[Object data in JSON]
• • • • •
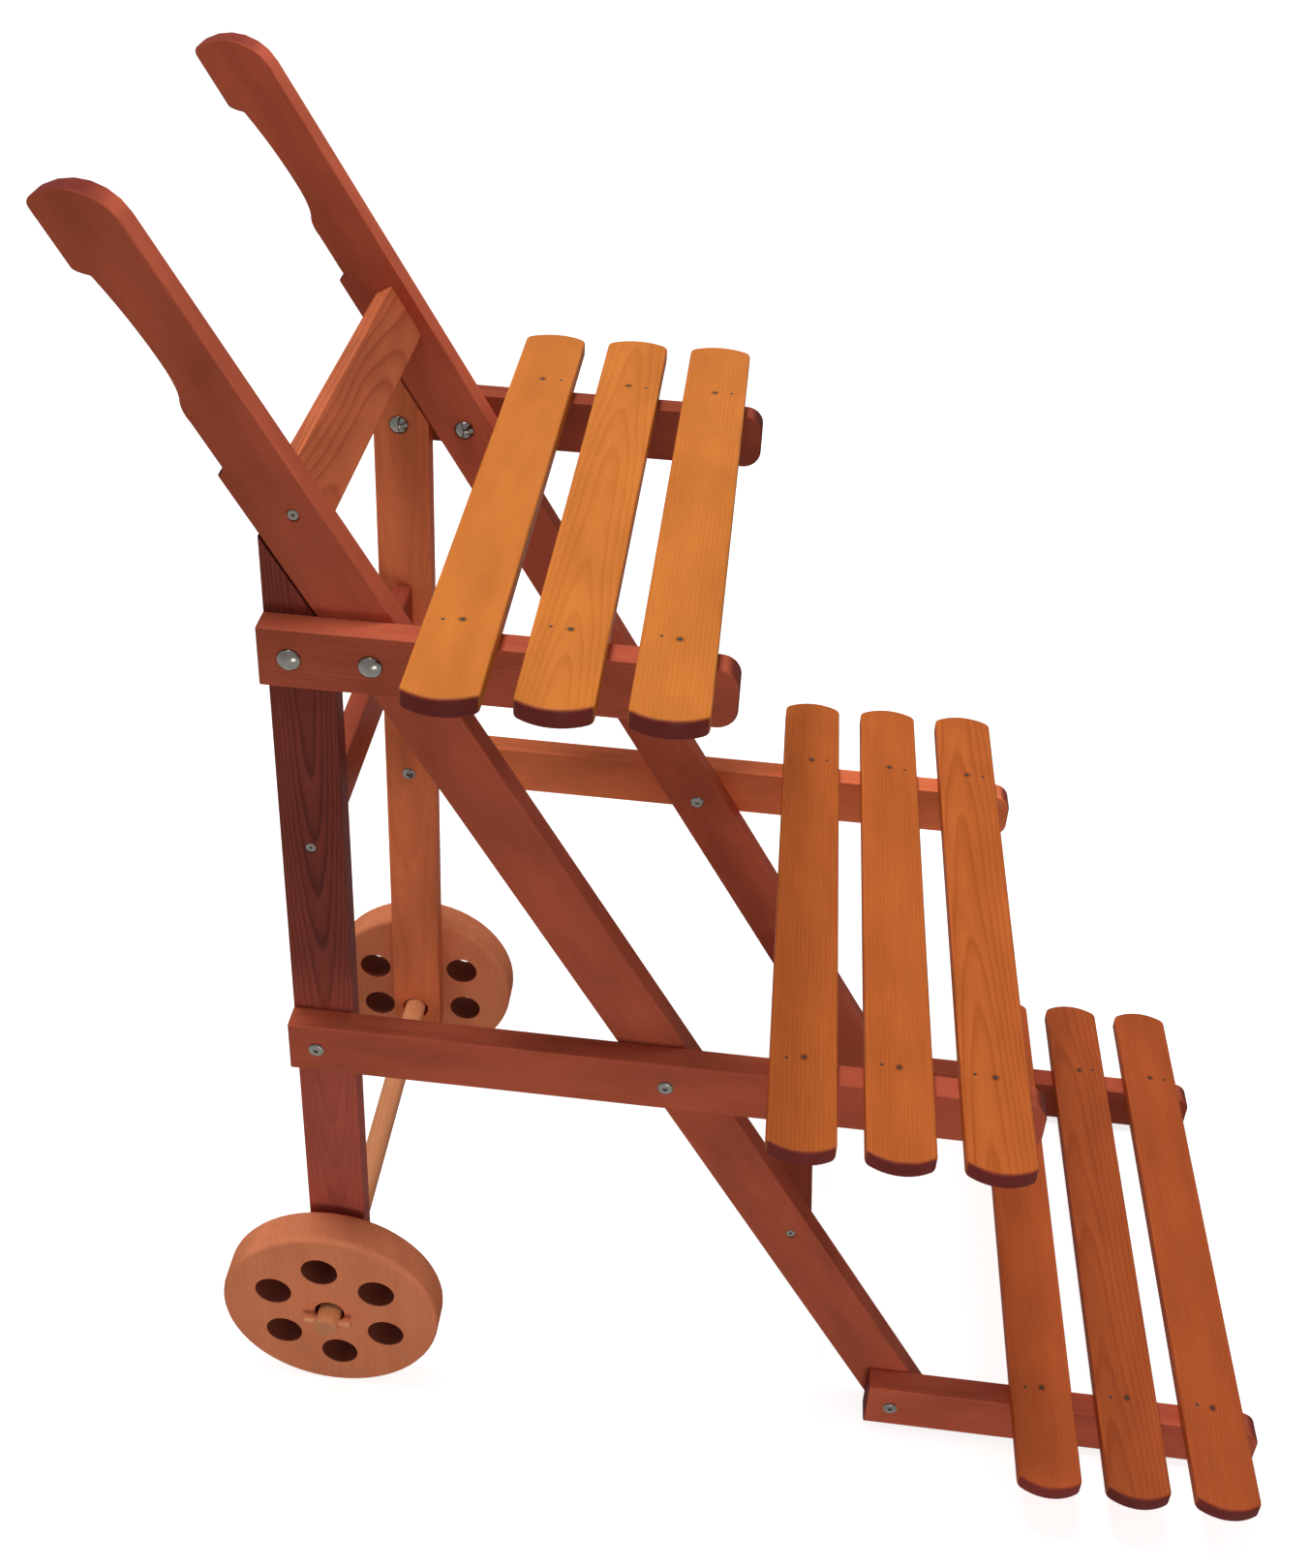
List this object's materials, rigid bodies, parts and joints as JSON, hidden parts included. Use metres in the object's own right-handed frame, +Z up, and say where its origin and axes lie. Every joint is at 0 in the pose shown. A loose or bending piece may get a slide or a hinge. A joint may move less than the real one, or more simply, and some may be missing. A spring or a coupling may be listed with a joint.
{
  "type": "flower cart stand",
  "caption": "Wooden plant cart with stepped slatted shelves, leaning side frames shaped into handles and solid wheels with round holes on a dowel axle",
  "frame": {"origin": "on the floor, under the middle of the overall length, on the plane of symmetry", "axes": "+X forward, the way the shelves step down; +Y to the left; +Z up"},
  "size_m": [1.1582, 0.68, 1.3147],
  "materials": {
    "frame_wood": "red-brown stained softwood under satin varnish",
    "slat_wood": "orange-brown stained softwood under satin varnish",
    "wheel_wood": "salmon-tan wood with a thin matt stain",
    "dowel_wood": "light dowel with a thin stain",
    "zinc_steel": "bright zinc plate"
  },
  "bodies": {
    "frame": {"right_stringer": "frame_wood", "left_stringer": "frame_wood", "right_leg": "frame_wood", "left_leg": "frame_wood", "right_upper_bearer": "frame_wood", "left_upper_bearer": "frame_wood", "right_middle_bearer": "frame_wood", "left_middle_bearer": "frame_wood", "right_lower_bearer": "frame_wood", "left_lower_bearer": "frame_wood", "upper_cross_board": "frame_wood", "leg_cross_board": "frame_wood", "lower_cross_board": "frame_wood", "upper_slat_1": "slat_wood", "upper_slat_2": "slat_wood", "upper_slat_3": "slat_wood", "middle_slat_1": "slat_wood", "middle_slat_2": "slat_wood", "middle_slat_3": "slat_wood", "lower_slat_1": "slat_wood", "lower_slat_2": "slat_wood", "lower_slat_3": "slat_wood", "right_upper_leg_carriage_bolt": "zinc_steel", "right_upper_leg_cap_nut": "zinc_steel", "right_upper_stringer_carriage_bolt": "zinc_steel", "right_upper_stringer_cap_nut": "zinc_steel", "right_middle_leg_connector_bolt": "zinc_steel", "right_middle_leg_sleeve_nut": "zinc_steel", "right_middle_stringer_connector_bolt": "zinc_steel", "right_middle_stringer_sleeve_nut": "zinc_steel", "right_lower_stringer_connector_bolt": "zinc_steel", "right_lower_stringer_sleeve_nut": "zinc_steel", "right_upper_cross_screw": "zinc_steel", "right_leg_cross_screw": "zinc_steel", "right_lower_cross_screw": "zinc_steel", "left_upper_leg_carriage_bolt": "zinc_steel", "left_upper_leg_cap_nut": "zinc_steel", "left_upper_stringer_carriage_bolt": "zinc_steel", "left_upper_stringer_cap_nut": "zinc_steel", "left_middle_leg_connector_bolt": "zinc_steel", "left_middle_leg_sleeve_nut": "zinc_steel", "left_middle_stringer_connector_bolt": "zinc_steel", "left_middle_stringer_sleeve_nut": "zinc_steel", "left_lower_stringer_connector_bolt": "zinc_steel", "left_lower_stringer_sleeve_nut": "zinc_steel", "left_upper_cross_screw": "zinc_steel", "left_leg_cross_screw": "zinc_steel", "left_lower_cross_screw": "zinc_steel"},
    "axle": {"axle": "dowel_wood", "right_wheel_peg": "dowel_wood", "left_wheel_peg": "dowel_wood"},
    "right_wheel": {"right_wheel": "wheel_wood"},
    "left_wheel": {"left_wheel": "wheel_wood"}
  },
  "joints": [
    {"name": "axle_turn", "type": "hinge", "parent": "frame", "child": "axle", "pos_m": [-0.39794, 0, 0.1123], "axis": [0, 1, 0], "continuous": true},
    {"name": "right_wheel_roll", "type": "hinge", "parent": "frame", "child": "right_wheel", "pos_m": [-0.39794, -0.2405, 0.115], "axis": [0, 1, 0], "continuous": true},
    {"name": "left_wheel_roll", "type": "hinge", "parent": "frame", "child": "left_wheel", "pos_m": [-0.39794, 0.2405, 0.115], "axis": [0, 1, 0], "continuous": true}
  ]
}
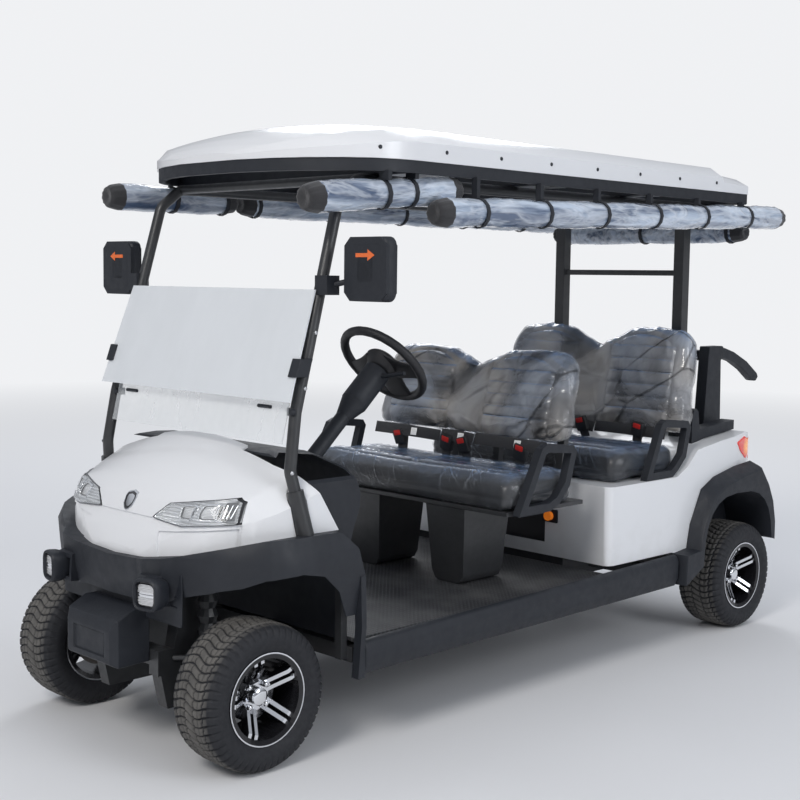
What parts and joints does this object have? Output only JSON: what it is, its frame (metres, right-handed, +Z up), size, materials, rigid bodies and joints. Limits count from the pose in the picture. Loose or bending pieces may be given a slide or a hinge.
• • • • •
(WHAT TO WORK ON) Write out every line of the material again, exactly as it reads.

(WRITTEN REPLY)
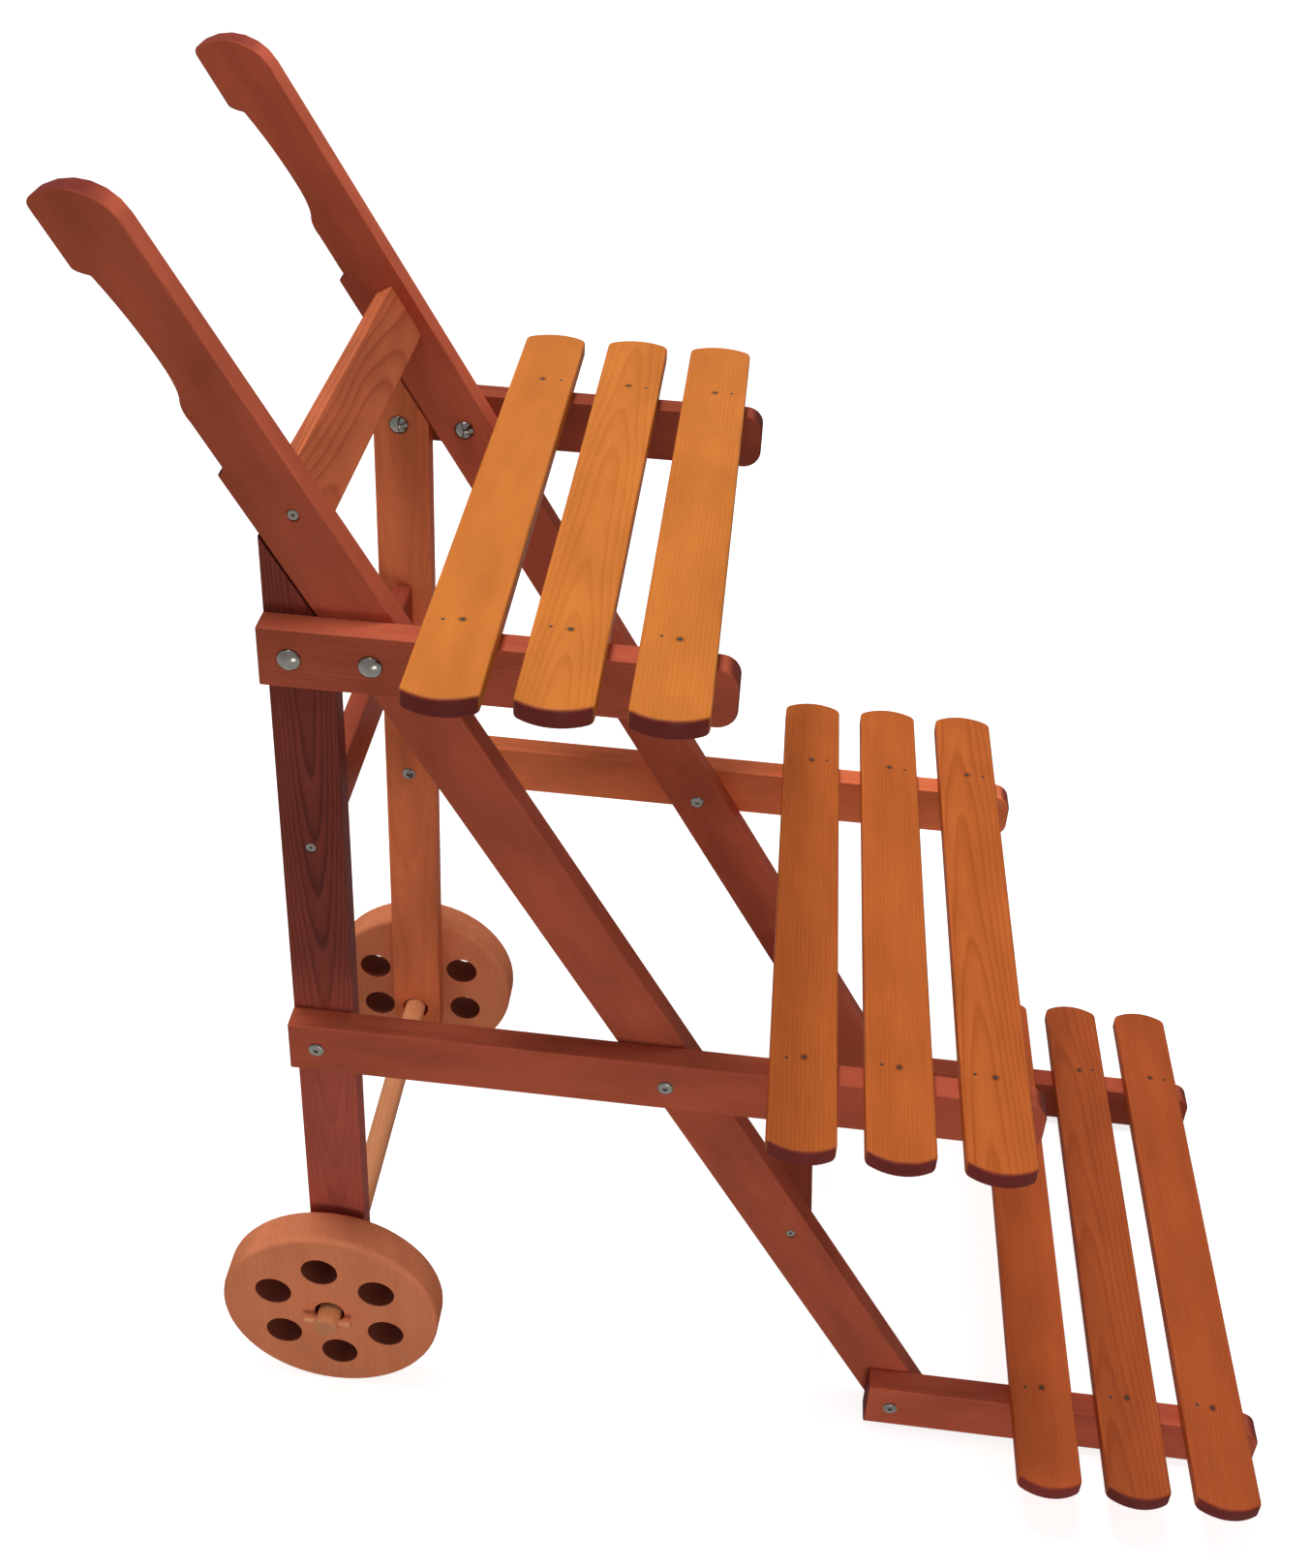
List this object's materials, rigid bodies, parts and joints as JSON, hidden parts included. Use metres in the object's own right-handed frame, +Z up, and say where its origin and axes lie. Every joint is at 0 in the pose shown. A loose or bending piece may get a slide or a hinge. A joint may move less than the real one, or more simply, and some may be missing. A spring or a coupling may be listed with a joint.
{
  "type": "flower cart stand",
  "caption": "Wooden plant cart with stepped slatted shelves, leaning side frames shaped into handles and solid wheels with round holes on a dowel axle",
  "frame": {"origin": "on the floor, under the middle of the overall length, on the plane of symmetry", "axes": "+X forward, the way the shelves step down; +Y to the left; +Z up"},
  "size_m": [1.1582, 0.68, 1.3147],
  "materials": {
    "frame_wood": "red-brown stained softwood under satin varnish",
    "slat_wood": "orange-brown stained softwood under satin varnish",
    "wheel_wood": "salmon-tan wood with a thin matt stain",
    "dowel_wood": "light dowel with a thin stain",
    "zinc_steel": "bright zinc plate"
  },
  "bodies": {
    "frame": {"right_stringer": "frame_wood", "left_stringer": "frame_wood", "right_leg": "frame_wood", "left_leg": "frame_wood", "right_upper_bearer": "frame_wood", "left_upper_bearer": "frame_wood", "right_middle_bearer": "frame_wood", "left_middle_bearer": "frame_wood", "right_lower_bearer": "frame_wood", "left_lower_bearer": "frame_wood", "upper_cross_board": "frame_wood", "leg_cross_board": "frame_wood", "lower_cross_board": "frame_wood", "upper_slat_1": "slat_wood", "upper_slat_2": "slat_wood", "upper_slat_3": "slat_wood", "middle_slat_1": "slat_wood", "middle_slat_2": "slat_wood", "middle_slat_3": "slat_wood", "lower_slat_1": "slat_wood", "lower_slat_2": "slat_wood", "lower_slat_3": "slat_wood", "right_upper_leg_carriage_bolt": "zinc_steel", "right_upper_leg_cap_nut": "zinc_steel", "right_upper_stringer_carriage_bolt": "zinc_steel", "right_upper_stringer_cap_nut": "zinc_steel", "right_middle_leg_connector_bolt": "zinc_steel", "right_middle_leg_sleeve_nut": "zinc_steel", "right_middle_stringer_connector_bolt": "zinc_steel", "right_middle_stringer_sleeve_nut": "zinc_steel", "right_lower_stringer_connector_bolt": "zinc_steel", "right_lower_stringer_sleeve_nut": "zinc_steel", "right_upper_cross_screw": "zinc_steel", "right_leg_cross_screw": "zinc_steel", "right_lower_cross_screw": "zinc_steel", "left_upper_leg_carriage_bolt": "zinc_steel", "left_upper_leg_cap_nut": "zinc_steel", "left_upper_stringer_carriage_bolt": "zinc_steel", "left_upper_stringer_cap_nut": "zinc_steel", "left_middle_leg_connector_bolt": "zinc_steel", "left_middle_leg_sleeve_nut": "zinc_steel", "left_middle_stringer_connector_bolt": "zinc_steel", "left_middle_stringer_sleeve_nut": "zinc_steel", "left_lower_stringer_connector_bolt": "zinc_steel", "left_lower_stringer_sleeve_nut": "zinc_steel", "left_upper_cross_screw": "zinc_steel", "left_leg_cross_screw": "zinc_steel", "left_lower_cross_screw": "zinc_steel"},
    "axle": {"axle": "dowel_wood", "right_wheel_peg": "dowel_wood", "left_wheel_peg": "dowel_wood"},
    "right_wheel": {"right_wheel": "wheel_wood"},
    "left_wheel": {"left_wheel": "wheel_wood"}
  },
  "joints": [
    {"name": "axle_turn", "type": "hinge", "parent": "frame", "child": "axle", "pos_m": [-0.39794, 0, 0.1123], "axis": [0, 1, 0], "continuous": true},
    {"name": "right_wheel_roll", "type": "hinge", "parent": "frame", "child": "right_wheel", "pos_m": [-0.39794, -0.2405, 0.115], "axis": [0, 1, 0], "continuous": true},
    {"name": "left_wheel_roll", "type": "hinge", "parent": "frame", "child": "left_wheel", "pos_m": [-0.39794, 0.2405, 0.115], "axis": [0, 1, 0], "continuous": true}
  ]
}
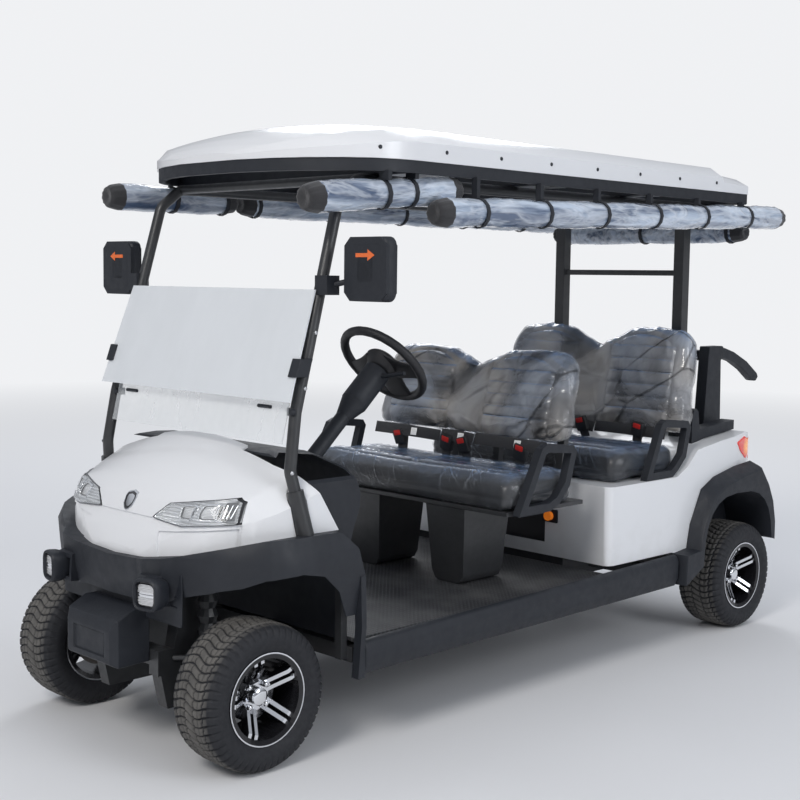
What parts and joints does this object have? Output only JSON: what it is, its frame (metres, right-handed, +Z up), size, materials, rigid bodies and joints. Limits count from the pose in the picture. Loose or bending pieces may be given a slide or a hinge.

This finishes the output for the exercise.